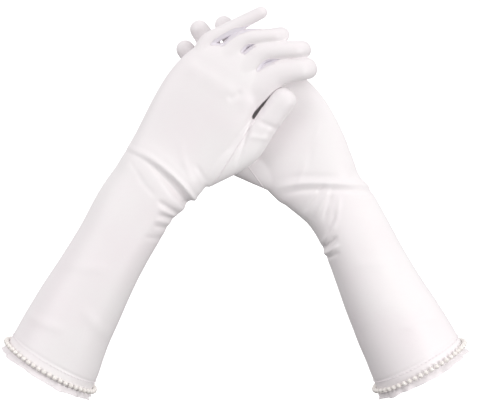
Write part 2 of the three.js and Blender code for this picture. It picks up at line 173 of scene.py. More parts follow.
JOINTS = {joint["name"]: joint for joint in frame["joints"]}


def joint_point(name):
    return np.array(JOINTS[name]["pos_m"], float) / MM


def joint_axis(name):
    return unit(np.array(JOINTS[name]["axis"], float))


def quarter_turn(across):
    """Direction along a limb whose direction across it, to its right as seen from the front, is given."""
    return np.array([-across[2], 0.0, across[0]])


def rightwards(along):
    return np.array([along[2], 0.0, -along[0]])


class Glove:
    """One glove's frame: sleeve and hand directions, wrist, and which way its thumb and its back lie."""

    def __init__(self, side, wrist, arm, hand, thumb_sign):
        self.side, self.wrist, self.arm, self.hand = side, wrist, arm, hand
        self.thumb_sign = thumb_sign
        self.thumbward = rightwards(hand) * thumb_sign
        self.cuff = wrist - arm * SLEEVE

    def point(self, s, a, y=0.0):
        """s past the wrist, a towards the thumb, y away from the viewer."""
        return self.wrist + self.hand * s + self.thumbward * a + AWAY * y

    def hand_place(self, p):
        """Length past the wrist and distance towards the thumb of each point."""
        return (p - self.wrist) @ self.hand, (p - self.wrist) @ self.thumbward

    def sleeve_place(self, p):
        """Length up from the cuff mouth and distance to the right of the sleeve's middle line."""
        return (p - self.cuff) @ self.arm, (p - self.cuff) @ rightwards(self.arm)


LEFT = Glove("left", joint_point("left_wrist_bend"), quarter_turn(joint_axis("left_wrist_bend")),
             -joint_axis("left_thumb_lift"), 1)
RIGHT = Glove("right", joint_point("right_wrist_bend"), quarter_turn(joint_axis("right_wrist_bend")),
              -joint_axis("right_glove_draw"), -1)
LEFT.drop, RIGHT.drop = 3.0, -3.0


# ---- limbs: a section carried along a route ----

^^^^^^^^

* [To do]
Produce the lines from the top of the listing through the "return (p - self.wrist)" line exactly as they appear, with no additional output.

* [Solved problem]
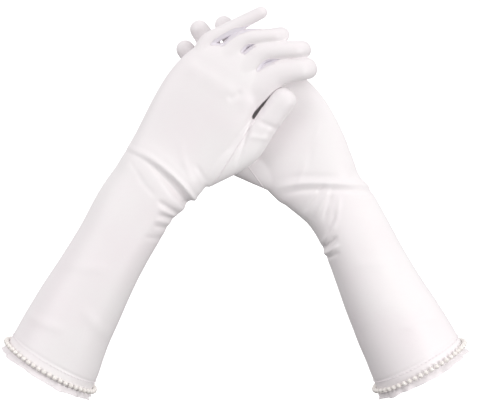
Write part 2 of the three.js and Blender code for this picture. It picks up at line 173 of scene.py. More parts follow.
JOINTS = {joint["name"]: joint for joint in frame["joints"]}


def joint_point(name):
    return np.array(JOINTS[name]["pos_m"], float) / MM


def joint_axis(name):
    return unit(np.array(JOINTS[name]["axis"], float))


def quarter_turn(across):
    """Direction along a limb whose direction across it, to its right as seen from the front, is given."""
    return np.array([-across[2], 0.0, across[0]])


def rightwards(along):
    return np.array([along[2], 0.0, -along[0]])


class Glove:
    """One glove's frame: sleeve and hand directions, wrist, and which way its thumb and its back lie."""

    def __init__(self, side, wrist, arm, hand, thumb_sign):
        self.side, self.wrist, self.arm, self.hand = side, wrist, arm, hand
        self.thumb_sign = thumb_sign
        self.thumbward = rightwards(hand) * thumb_sign
        self.cuff = wrist - arm * SLEEVE

    def point(self, s, a, y=0.0):
        """s past the wrist, a towards the thumb, y away from the viewer."""
        return self.wrist + self.hand * s + self.thumbward * a + AWAY * y

    def hand_place(self, p):
        """Length past the wrist and distance towards the thumb of each point."""
        return (p - self.wrist) @ self.hand, (p - self.wrist) @ self.thumbward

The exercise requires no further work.